Introduction
Analyses of functional morphology typically apply phenomenological methodologies, where investigators seek to identify links between morphological and ecological data, or mechanistic approaches, where engineering principles are applied to explain how and why particular morphologies are associated with specific behaviours and ecologies. Often these two are combined within a comparative context.
Although there is certainly debate over basic assumptions and the degree to which structure might be expected to predict function (Gould, 2002), for the majority of biologists, determining relationships between form and function is fundamental to understanding the evolution of behaviours and ecologies, the nature of morphological convergence, and the prediction of habitus in living and extinct taxa.

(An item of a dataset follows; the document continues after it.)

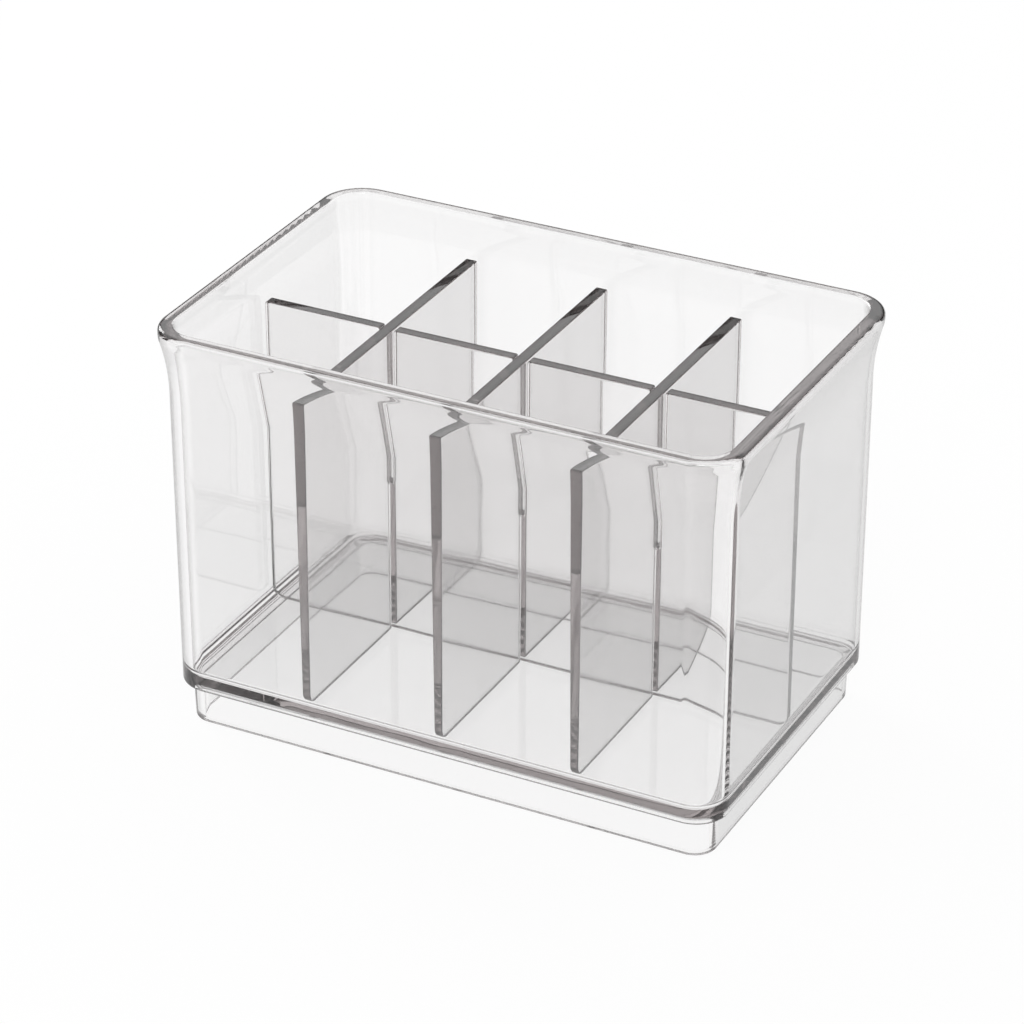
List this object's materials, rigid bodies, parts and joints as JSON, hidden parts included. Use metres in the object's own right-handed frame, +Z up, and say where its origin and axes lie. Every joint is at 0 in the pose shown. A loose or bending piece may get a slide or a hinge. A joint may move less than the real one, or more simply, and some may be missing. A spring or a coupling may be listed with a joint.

With respect to the mammalian carnivore skull, numerous studies invoking a range of phenomenological and mechanistic approaches have identified some correspondence between these variables (Savage, 1977; Buckland-Wright, 1978; Radinsky, 1981a, 1981b; Werdelin, 1986; Van Valkenburgh, 1989; Therrien, 2005a; Wroe et al., 2005; Christiansen and Wroe, 2007; Wroe and Milne, 2007). However, the degree to which any skull might be optimised for feeding is not well understood. The vertebrate skull is not simply a food- processing mechanism, it also houses major sensory and neural apparatuses (Dumont et al., 2005), and, in mammalian carnivores, it may be subject to considerable external stresses generated in the subjugation and killing of prey (Preuschoft and Witzel, 2004). Consequently, skull morphology may represent compromise between various competing influences (Hylander et al., 1991; Preuschoft and Witzel, 2004). Identifying such compromise is difficult to achieve using traditional methods.